Rows from a 3D modeling dataset:
[start]

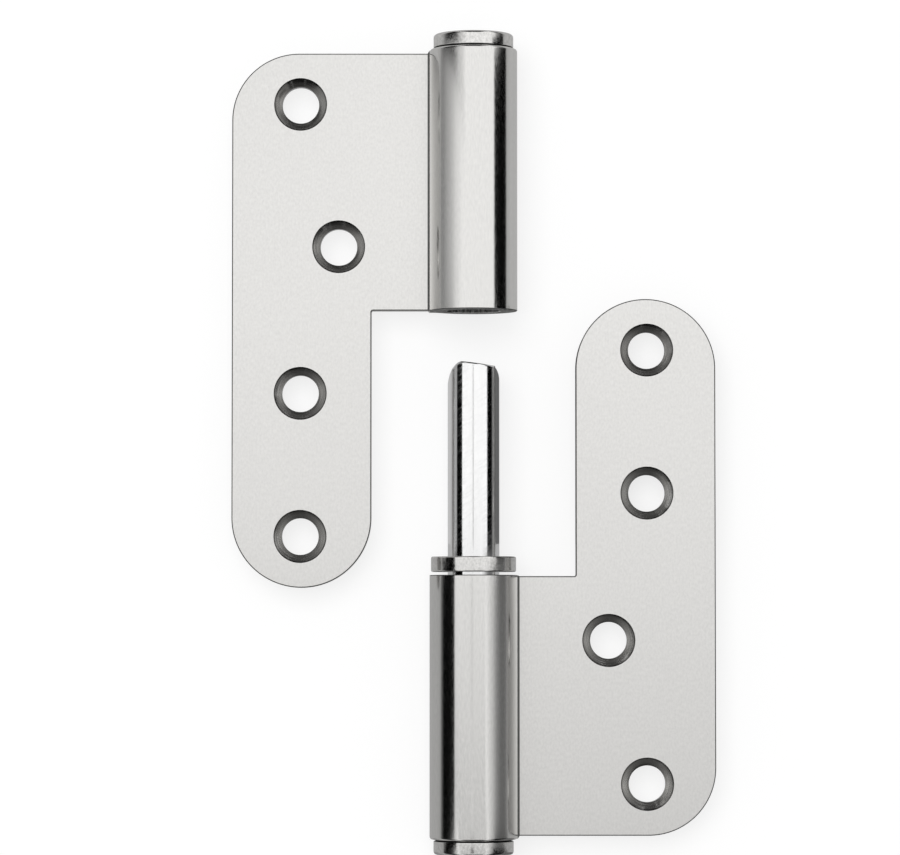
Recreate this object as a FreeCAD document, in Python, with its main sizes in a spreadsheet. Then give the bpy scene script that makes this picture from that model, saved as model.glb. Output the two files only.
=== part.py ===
"""Lift off hinge, opened flat, with the door half lifted clear of the pin.

Both halves lie on their knuckles. +X runs across the leaves, +Y runs up the pin and +Z points out of the
countersunk faces. The origin is under the pin's axis, at the middle of the hinge's length, level with the
backs of the knuckles. Millimetres.
"""

import FreeCAD, Part
import math
import os

import Sketcher

DOCUMENT = FreeCAD.newDocument("LiftOffHinge")
ORIGIN = FreeCAD.Vector(0, 0, 0)
OUT = FreeCAD.Vector(0, 0, 1)
NEAR = 1e-4

# Driving dimensions, in millimetres and degrees
SIZES = {
    "leaf_height": 102.0,
    "leaf_reach": 46.05,
    "sheet_gauge": 3.4,
    "closed_gap": 2.0,
    "tongue_width": 26.6,
    "corner_radius": 12.8,
    "notch_radius": 0.3,
    "notch_step": 0.05,
    "edge_roll": 0.5,
    "edge_break": 0.2,
    "bore_diameter": 9.9,
    "knuckle_length": 50.0,
    "knuckle_proud": 0.6,
    "root_bend": 2.5,
    "seam_gap": 0.1,
    "mouth_chamfer": 0.15,
    "hole_diameter": 7.0,
    "sink_diameter": 10.1,
    "sink_angle": 90.0,
    "hole_line": 33.0,
    "stagger": 7.3,
    "inner_pitch": 28.0,
    "end_distance": 9.75,
    "running_clearance": 0.05,
    "pin_rise": 40.7,
    "pin_foot_gap": 0.5,
    "pin_tip_radius": 2.7,
    "pin_tip_slope": 9.0,
    "pin_tip_start": 2.0,
    "washer_diameter": 16.15,
    "washer_thickness": 2.9,
    "washer_float": 0.6,
    "washer_clearance": 0.1,
    "washer_round": 0.3,
    "cap_diameter": 15.2,
    "cap_height": 2.85,
    "cap_groove": 0.3,
    "groove_depth": 0.7,
    "cap_round": 0.6,
    "cap_break": 0.15,
    "spigot_length": 6.0,
    "lead_chamfer": 0.5,
    "lift_height": 47.0,
}

# Sizes that follow from the driving ones
KNUCKLE_RADIUS = "(Sizes.bore_diameter / 2 + Sizes.sheet_gauge)"
LEAF_FACE = f"({KNUCKLE_RADIUS} - Sizes.closed_gap / 2)"
LEAF_BACK = f"({LEAF_FACE} - Sizes.sheet_gauge)"
ROOT = (
    f"sqrt(({KNUCKLE_RADIUS} + Sizes.root_bend)^2"
    f" - (Sizes.closed_gap / 2 + Sizes.sheet_gauge + Sizes.root_bend)^2)"
)
LEAF_MIDDLE = "(Sizes.knuckle_proud + Sizes.leaf_height / 2)"
NOTCH_START = "(Sizes.knuckle_length - Sizes.mouth_chamfer - Sizes.notch_step)"
CAP_END = "((Sizes.leaf_height + Sizes.lift_height) / 2 + Sizes.knuckle_proud)"
OPEN_END = f"({CAP_END} - Sizes.knuckle_length)"
PIN_RADIUS = "(Sizes.bore_diameter / 2 - Sizes.running_clearance)"
PIN_SEAT = "(Sizes.knuckle_length - Sizes.spigot_length - Sizes.pin_foot_gap)"


def make_sheet():
    """Put every driving dimension in a sheet, one named cell each."""
    sheet = DOCUMENT.addObject("Spreadsheet::Sheet", "Sizes")
    for row, (name, value) in enumerate(SIZES.items(), start=1):
        sheet.set(f"A{row}", name)
        sheet.set(f"B{row}", str(value))
        sheet.setAlias(f"B{row}", name)
    DOCUMENT.recompute()
    return sheet


SHEET = make_sheet()


def value_of(expression):
    """Work out a size from the sheet, as a plain number."""
    return float(SHEET.evalExpression(expression.replace("Sizes.", "")))


def make_body(label):
    body = DOCUMENT.addObject("PartDesign::Body", label)
    body.Label = label
    return body


def make_sketch(body, name, role):
    """Add a sketch on one of the body's own origin planes."""
    sketch = body.newObject("Sketcher::SketchObject", name)
    plane = next(item for item in body.Origin.OriginFeatures if item.Role == role)
    sketch.AttachmentSupport = [(plane, "")]
    sketch.MapMode = "FlatFace"
    return sketch


def bind(sketch, kind, *place, size):
    """Add a dimension to a sketch and tie it to the sheet."""
    index = sketch.addConstraint(Sketcher.Constraint(kind, *place, value_of(size)))
    sketch.setExpression(f"Constraints[{index}]", size)


def hold(sketch, kind, *place):
    sketch.addConstraint(Sketcher.Constraint(kind, *place))


def line(x0, y0, x1, y1):
    return Part.LineSegment(FreeCAD.Vector(x0, y0, 0), FreeCAD.Vector(x1, y1, 0))


def arc(x, y, radius, start, end):
    """An arc that runs counterclockwise between two angles in degrees."""
    circle = Part.Circle(FreeCAD.Vector(x, y, 0), OUT, radius)
    return Part.ArcOfCircle(circle, math.radians(start), math.radians(end))


def pad(body, sketch, name, length, backwards=False):
    feature = body.newObject("PartDesign::Pad", name)
    feature.Profile = sketch
    feature.setExpression("Length", length)
    feature.Reversed = backwards
    DOCUMENT.recompute()
    return feature


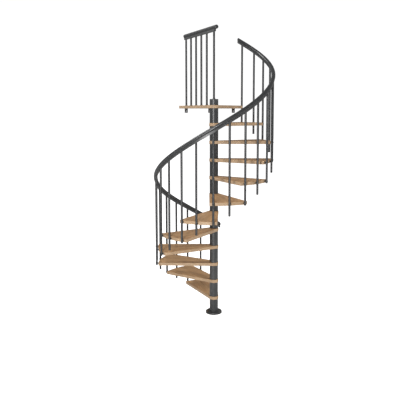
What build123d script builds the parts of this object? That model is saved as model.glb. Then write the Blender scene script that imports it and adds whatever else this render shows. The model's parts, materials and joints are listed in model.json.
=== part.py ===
from build123d import *
from math import acos, atan2, cos, degrees, hypot, radians, sin
import os

# Spiral staircase in millimetres: stair axis on Z, floor at z = 0, treads climbing counter-clockwise.
# The landing's straight edge faces +Y.

# The flight
riser = 208.6
tread_count = 11
tread_pitch = 29.87
first_tread_angle = 104.7

# Treads and landing
tread_thickness = 36.0
tread_half_angle = 18.6
hub_radius = 56.0
corner_round = 8.0
edge_round = 3.0
landing_corner_angle = 56.5
landing_notch_angle = 64.0
landing_depth = 770.0
landing_right = 354.0
landing_left = -451.0

# Column
sleeve_radius = 50.8
sleeve_wall = 2.5
sleeve_chamfer = 1.0
core_radius = 30.0
core_wall = 3.0
core_clearance = 0.3
column_overrun = 71.0
cap_thickness = 6.0
cap_plug_depth = 14.0

# Base flange
flange_radius = 97.5
flange_thickness = 22.0
flange_round = 6.0
flange_bolt_circle = 146.0
flange_bolt_hole = 11.0
flange_bolt_count = 4
socket_height = 60.0

# Balusters and their brackets
baluster_radius = 12.5
baluster_circle = 687.5
baluster_drop = 145.7
baluster_end_round = 5.0
middle_baluster_lag = 0.4
tread_gap = 9.0
bracket_radius = 7.0
bracket_foot_radius = 10.0
bracket_foot = 3.0
saddle_clearance = 0.1

# Handrail and the carrier bar under it
rail_radius = 23.0
rail_height = 889.0
rail_riser = 209.9
rail_lead = 6.8
rail_tail = 4.4
carrier_width = 22.0
carrier_bottom = 46.5
carrier_lead = 7.4
carrier_tail = 5.2
seat_clearance = 0.3
cap_rise = 12.0

# Landing railing, fixed at the column top and on the landing
landing_rail_height = 893.0
landing_rail_angle = 116.0
landing_rail_near = 66.0
landing_rail_far = 843.0
landing_post_offset = 192.6
landing_post_spacing = 153.3
landing_post_count = 5
landing_carrier_near = 30.0
landing_carrier_far = 848.0

# Wall brackets under the landing's straight edge
wall_bracket_width = 40.0
wall_bracket_height = 56.0
wall_bracket_reach = 60.0
wall_bracket_steel = 5.0
wall_bracket_hole = 9.0
wall_bracket_drop = 33.0
wall_bracket_inset = 94.0

tread_edge_radius = baluster_circle - baluster_radius - tread_gap
landing_top = riser * (tread_count + 1)
landing_under = landing_top - tread_thickness
sleeve_length = riser - tread_thickness
core_bore = core_radius + core_clearance
column_top = landing_top + column_overrun
half_pitch = tread_pitch / 2
last_baluster_angle = first_tread_angle + (tread_count - 0.5) * tread_pitch
first_baluster_angle = first_tread_angle - half_pitch

os.makedirs("parts", exist_ok=True)


def save(part, name):
    part.label = name
    export_step(part, f"parts/{name}.step")


def around(radius, angle, z=0.0):
    return Vector(radius * cos(radians(angle)), radius * sin(radians(angle)), z)


def tread_angle(number):
    return first_tread_angle + (number - 1) * tread_pitch


def pitch_height(angle):
    """Height of the line through the tread tops at this angle."""
    return riser * (1 + (angle - first_tread_angle) / tread_pitch)


def radial_plane(radius, angle, z):
    """Upright plane through the stair axis: X outwards, Y up."""
    out = around(1, angle)
    return Plane(origin=around(radius, angle, z), x_dir=out, z_dir=out.cross(Vector(0, 0, 1)))


def hub_tangent_angle(reach):
    """Angle at the axis between a corner at this reach and where its side touches the hub."""
    return degrees(acos(hub_radius / reach))


# Base flange: a round plate with a socket for the core tube and four floor bolts.
with BuildPart() as base_flange:
    with BuildSketch():
        Circle(flange_radius)
    extrude(amount=flange_thickness)
    fillet(base_flange.edges().filter_by(GeomType.CIRCLE).group_by(Axis.Z)[-1], flange_round)
    with BuildSketch(Plane.XY.offset(flange_thickness)):
        Circle(core_radius - core_wall - core_clearance)
    extrude(amount=socket_height)
    with Locations(Plane.XY.offset(flange_thickness)):
        with PolarLocations(flange_bolt_circle / 2, flange_bolt_count, start_angle=45):
            Hole(flange_bolt_hole / 2)
save(base_flange.part, "base_flange")

# Core tube: runs from the flange to the cap inside the sleeves and through every tread.
with BuildPart() as core_tube:
    with BuildSketch(Plane.XY.offset(flange_thickness)):
        Circle(core_radius)
        Circle(core_radius - core_wall, mode=Mode.SUBTRACT)
    extrude(amount=column_top - cap_thickness - flange_thickness)
save(core_tube.part, "core_tube")


def column_sleeve(name, bottom, top):
    with BuildPart() as sleeve:
        with BuildSketch(Plane.XY.offset(bottom)):
            Circle(sleeve_radius)
            Circle(sleeve_radius - sleeve_wall, mode=Mode.SUBTRACT)
        extrude(amount=top - bottom)
        outer = sleeve.edges().filter_by(GeomType.CIRCLE).sort_by(SortBy.RADIUS)[-2:]
        chamfer(outer, sleeve_chamfer)
    save(sleeve.part, name)


# Column sleeves: one between each pair of treads, the first standing on the flange.
for number in range(1, tread_count + 2):
    sleeve_top = number * riser - tread_thickness
    sleeve_bottom = max(sleeve_top - sleeve_length, flange_thickness)
    column_sleeve(f"column_sleeve_{number:02d}", sleeve_bottom, sleeve_top)
column_sleeve("column_top_sleeve", landing_top, column_top - cap_thickness)

# Column cap: a flat disc with a plug inside the core tube.
with BuildPart() as column_cap:
    with BuildSketch(Plane.XY.offset(column_top - cap_thickness)):
        Circle(sleeve_radius)
    extrude(amount=cap_thickness)
    chamfer(column_cap.edges().group_by(Axis.Z)[-1], sleeve_chamfer)
    with BuildSketch(Plane.XY.offset(column_top - cap_thickness)):
        Circle(core_radius - core_wall - core_clearance)
    extrude(amount=-cap_plug_depth)
save(column_cap.part, "column_cap")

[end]

## Job:
Starting at the line that contains "What build123d script" and ending at the line that contains "cap_rise = 12.0", repeat each line exactly, both ends included, and nothing else.

## Result:
What build123d script builds the parts of this object? That model is saved as model.glb. Then write the Blender scene script that imports it and adds whatever else this render shows. The model's parts, materials and joints are listed in model.json.
=== part.py ===
from build123d import *
from math import acos, atan2, cos, degrees, hypot, radians, sin
import os

# Spiral staircase in millimetres: stair axis on Z, floor at z = 0, treads climbing counter-clockwise.
# The landing's straight edge faces +Y.

# The flight
riser = 208.6
tread_count = 11
tread_pitch = 29.87
first_tread_angle = 104.7

# Treads and landing
tread_thickness = 36.0
tread_half_angle = 18.6
hub_radius = 56.0
corner_round = 8.0
edge_round = 3.0
landing_corner_angle = 56.5
landing_notch_angle = 64.0
landing_depth = 770.0
landing_right = 354.0
landing_left = -451.0

# Column
sleeve_radius = 50.8
sleeve_wall = 2.5
sleeve_chamfer = 1.0
core_radius = 30.0
core_wall = 3.0
core_clearance = 0.3
column_overrun = 71.0
cap_thickness = 6.0
cap_plug_depth = 14.0

# Base flange
flange_radius = 97.5
flange_thickness = 22.0
flange_round = 6.0
flange_bolt_circle = 146.0
flange_bolt_hole = 11.0
flange_bolt_count = 4
socket_height = 60.0

# Balusters and their brackets
baluster_radius = 12.5
baluster_circle = 687.5
baluster_drop = 145.7
baluster_end_round = 5.0
middle_baluster_lag = 0.4
tread_gap = 9.0
bracket_radius = 7.0
bracket_foot_radius = 10.0
bracket_foot = 3.0
saddle_clearance = 0.1

# Handrail and the carrier bar under it
rail_radius = 23.0
rail_height = 889.0
rail_riser = 209.9
rail_lead = 6.8
rail_tail = 4.4
carrier_width = 22.0
carrier_bottom = 46.5
carrier_lead = 7.4
carrier_tail = 5.2
seat_clearance = 0.3
cap_rise = 12.0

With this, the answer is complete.